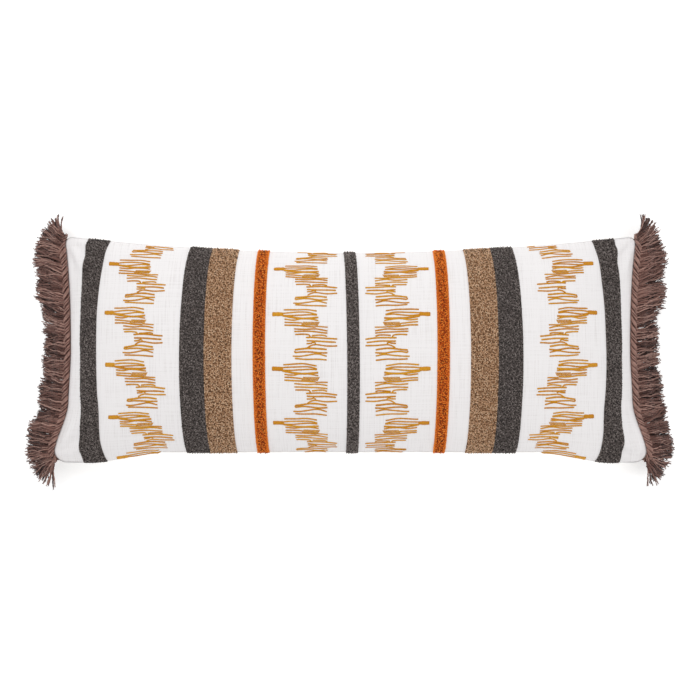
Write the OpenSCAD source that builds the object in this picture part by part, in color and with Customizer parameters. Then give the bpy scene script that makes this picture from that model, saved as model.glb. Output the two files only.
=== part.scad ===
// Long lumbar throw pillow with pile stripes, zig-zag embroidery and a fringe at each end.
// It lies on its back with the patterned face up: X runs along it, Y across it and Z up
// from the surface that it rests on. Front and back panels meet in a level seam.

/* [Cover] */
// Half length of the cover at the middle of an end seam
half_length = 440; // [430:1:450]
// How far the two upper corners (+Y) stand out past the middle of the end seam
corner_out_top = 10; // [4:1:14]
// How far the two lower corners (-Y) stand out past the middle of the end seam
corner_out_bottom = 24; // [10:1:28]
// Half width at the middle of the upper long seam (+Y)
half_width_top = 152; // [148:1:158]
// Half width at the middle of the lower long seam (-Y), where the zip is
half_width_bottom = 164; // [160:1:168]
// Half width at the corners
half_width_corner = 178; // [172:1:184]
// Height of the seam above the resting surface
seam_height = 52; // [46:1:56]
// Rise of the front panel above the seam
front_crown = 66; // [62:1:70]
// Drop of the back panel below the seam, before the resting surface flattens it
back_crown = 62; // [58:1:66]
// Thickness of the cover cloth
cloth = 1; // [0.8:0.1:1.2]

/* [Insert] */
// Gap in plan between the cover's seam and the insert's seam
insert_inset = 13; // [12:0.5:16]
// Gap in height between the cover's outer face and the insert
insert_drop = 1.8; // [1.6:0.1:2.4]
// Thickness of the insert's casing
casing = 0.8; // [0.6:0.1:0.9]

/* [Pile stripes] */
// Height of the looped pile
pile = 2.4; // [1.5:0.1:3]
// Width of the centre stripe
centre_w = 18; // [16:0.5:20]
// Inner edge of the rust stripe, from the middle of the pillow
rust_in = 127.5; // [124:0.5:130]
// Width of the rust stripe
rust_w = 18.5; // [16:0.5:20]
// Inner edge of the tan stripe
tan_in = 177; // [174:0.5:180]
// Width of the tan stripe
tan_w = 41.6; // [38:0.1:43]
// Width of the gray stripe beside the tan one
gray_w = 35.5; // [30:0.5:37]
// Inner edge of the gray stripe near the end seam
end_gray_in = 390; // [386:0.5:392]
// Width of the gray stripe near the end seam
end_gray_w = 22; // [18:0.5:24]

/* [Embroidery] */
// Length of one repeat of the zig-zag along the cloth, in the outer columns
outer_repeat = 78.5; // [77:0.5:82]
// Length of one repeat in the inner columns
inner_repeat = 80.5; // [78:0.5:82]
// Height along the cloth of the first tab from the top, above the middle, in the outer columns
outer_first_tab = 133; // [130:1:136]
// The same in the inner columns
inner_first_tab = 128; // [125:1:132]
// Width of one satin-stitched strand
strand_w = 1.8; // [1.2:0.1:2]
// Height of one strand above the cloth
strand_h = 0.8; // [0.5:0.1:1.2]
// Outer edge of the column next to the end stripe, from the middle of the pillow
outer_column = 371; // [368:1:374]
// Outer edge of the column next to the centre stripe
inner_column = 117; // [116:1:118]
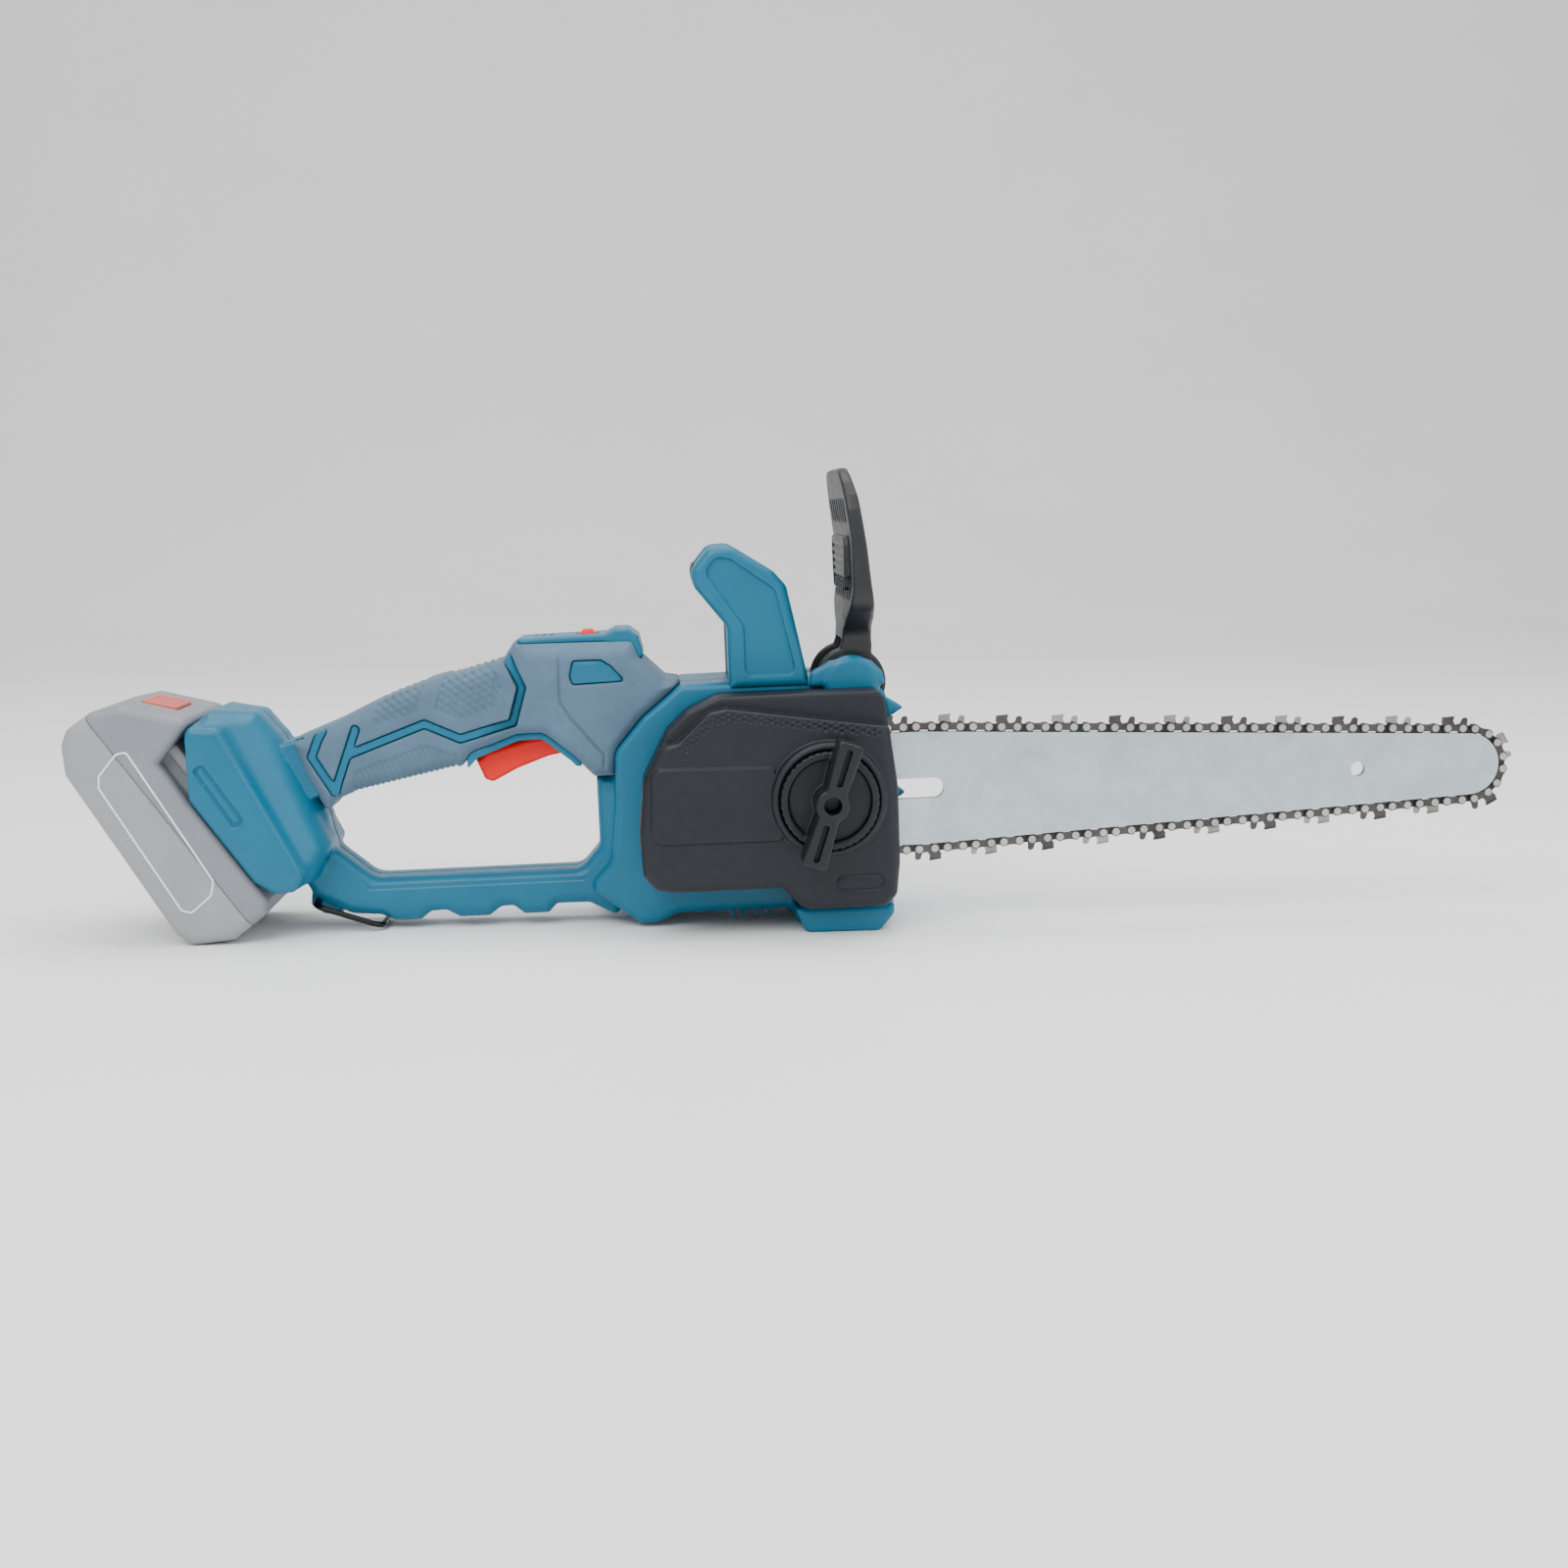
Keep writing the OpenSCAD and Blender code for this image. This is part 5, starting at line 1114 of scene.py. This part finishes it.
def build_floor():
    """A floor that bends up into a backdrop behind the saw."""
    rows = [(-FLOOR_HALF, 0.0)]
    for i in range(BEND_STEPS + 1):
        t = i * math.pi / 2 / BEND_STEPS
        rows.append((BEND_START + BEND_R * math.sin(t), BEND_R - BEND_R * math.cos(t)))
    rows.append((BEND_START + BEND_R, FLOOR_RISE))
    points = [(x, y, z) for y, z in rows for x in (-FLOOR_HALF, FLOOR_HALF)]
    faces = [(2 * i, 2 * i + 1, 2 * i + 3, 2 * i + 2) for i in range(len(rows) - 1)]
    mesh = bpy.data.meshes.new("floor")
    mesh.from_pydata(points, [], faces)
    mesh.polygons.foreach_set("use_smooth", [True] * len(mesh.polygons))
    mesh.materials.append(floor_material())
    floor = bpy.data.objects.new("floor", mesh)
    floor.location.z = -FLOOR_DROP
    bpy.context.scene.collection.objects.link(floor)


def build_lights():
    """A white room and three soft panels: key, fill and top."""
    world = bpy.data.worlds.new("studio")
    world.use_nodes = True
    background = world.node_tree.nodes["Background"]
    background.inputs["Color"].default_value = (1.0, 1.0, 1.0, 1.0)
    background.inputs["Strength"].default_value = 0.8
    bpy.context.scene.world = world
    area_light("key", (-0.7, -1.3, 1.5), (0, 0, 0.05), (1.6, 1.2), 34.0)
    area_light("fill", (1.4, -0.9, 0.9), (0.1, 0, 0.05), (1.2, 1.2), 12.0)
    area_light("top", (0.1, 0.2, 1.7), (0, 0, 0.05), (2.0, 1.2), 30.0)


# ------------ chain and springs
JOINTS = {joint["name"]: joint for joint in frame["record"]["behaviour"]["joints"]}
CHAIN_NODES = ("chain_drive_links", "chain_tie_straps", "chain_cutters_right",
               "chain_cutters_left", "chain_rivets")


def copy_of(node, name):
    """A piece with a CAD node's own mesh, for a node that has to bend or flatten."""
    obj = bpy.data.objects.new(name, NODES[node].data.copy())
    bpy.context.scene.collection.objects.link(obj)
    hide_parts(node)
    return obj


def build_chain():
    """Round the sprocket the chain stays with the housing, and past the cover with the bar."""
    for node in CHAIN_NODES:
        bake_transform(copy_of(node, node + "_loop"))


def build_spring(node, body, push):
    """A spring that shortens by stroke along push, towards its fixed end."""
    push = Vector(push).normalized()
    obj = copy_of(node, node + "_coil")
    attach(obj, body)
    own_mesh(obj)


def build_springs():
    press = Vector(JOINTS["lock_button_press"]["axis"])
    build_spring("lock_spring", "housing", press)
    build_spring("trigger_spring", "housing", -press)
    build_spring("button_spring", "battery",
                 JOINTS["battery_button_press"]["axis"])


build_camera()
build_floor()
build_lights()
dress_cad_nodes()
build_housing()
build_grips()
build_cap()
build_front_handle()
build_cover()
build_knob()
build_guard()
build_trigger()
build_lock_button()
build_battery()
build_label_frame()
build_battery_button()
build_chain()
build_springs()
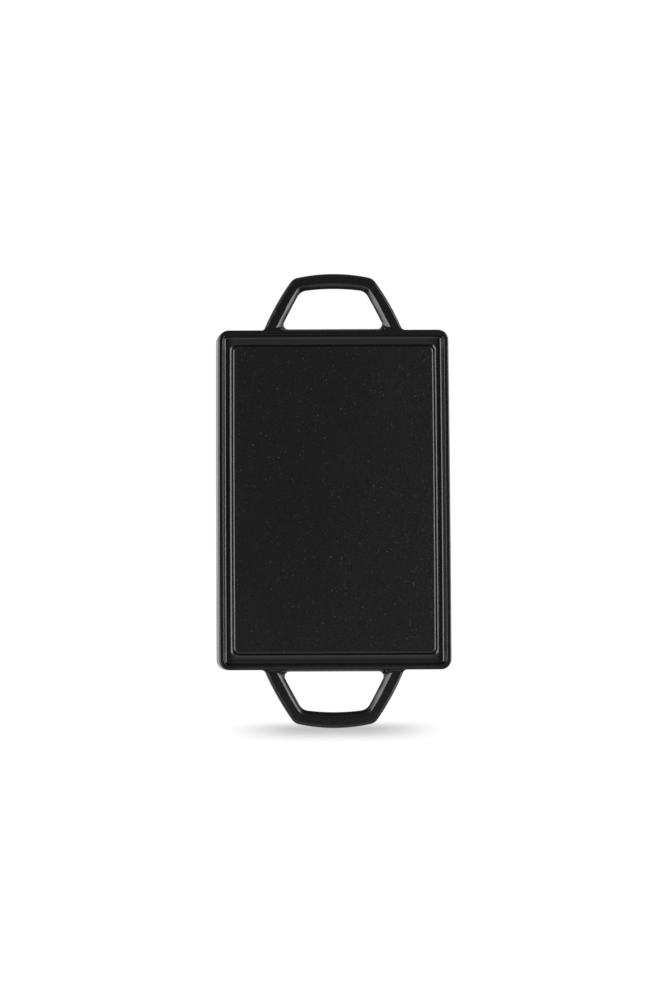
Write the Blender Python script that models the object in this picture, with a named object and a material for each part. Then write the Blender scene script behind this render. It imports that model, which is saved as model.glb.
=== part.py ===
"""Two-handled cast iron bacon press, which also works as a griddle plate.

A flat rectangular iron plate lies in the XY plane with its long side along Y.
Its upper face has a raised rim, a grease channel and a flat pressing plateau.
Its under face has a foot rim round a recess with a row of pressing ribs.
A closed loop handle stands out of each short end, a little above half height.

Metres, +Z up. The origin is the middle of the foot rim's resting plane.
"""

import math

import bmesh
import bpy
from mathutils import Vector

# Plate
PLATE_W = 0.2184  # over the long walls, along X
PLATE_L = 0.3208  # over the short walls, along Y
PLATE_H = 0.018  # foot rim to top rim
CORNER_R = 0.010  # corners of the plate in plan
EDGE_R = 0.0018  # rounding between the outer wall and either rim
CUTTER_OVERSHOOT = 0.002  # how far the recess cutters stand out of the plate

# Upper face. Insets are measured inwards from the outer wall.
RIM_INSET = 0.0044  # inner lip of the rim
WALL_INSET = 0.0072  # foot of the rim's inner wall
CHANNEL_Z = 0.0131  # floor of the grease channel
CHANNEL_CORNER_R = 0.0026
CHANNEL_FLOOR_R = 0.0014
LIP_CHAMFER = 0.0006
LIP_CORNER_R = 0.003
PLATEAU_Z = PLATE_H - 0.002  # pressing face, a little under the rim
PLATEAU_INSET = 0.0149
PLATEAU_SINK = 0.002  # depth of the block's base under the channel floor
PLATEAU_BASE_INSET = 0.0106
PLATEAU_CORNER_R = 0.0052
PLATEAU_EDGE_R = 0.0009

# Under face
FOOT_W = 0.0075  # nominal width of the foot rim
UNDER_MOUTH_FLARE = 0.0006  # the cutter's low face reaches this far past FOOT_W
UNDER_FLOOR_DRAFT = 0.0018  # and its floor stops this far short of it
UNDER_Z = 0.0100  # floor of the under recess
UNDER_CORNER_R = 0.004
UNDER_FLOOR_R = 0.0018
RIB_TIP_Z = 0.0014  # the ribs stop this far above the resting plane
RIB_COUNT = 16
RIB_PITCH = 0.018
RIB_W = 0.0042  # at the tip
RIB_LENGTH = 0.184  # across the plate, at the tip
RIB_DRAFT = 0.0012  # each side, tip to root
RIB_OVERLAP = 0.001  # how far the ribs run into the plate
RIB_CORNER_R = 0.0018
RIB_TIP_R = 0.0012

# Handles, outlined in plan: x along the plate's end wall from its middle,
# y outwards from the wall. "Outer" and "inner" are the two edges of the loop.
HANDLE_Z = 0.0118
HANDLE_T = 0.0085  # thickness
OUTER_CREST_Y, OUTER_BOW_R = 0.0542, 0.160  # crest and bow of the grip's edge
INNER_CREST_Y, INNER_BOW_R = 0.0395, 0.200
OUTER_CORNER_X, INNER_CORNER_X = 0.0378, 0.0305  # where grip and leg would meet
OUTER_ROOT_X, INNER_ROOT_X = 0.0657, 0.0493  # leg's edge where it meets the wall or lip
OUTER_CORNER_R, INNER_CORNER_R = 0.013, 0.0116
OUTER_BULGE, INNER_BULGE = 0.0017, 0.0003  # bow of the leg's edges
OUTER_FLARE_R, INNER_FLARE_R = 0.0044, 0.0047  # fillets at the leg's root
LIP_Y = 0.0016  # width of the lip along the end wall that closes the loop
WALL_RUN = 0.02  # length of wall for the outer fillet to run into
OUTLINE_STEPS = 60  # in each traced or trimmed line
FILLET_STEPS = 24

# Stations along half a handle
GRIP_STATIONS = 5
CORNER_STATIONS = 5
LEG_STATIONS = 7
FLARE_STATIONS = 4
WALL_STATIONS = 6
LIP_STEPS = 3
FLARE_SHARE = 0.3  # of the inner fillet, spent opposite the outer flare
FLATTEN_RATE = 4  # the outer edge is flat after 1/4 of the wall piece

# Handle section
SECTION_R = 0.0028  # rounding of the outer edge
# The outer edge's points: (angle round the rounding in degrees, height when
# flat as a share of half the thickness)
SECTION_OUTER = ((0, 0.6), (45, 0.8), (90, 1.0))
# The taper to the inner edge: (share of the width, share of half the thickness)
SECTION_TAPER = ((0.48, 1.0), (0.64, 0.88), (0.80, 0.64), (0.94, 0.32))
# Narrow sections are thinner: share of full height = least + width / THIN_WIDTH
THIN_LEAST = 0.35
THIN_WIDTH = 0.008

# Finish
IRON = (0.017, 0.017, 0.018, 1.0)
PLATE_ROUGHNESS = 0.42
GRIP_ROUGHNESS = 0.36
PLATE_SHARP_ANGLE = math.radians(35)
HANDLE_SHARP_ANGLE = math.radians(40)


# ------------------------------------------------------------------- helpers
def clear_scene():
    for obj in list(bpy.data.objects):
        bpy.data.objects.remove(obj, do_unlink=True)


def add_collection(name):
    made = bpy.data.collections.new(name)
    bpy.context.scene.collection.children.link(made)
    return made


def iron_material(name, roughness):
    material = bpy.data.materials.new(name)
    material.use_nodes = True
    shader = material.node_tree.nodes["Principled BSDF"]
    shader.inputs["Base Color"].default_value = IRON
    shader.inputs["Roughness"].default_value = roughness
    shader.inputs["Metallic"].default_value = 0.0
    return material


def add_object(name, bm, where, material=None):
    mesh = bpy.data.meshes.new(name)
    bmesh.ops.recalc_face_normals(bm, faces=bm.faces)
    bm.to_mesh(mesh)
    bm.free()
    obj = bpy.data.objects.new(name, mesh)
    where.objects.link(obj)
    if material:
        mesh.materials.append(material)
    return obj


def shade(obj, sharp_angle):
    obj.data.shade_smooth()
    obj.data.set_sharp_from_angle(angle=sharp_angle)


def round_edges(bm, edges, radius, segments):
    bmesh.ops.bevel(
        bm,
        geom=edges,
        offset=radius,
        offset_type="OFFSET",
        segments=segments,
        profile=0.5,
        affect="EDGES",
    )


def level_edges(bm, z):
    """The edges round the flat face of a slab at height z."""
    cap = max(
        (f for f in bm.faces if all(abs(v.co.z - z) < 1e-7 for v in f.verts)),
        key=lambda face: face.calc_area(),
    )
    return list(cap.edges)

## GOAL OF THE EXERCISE
List the lines that contain the word "which".

## OUTPUT FOR THIS TASK
Write the Blender Python script that models the object in this picture, with a named object and a material for each part. Then write the Blender scene script behind this render. It imports that model, which is saved as model.glb.
"""Two-handled cast iron bacon press, which also works as a griddle plate.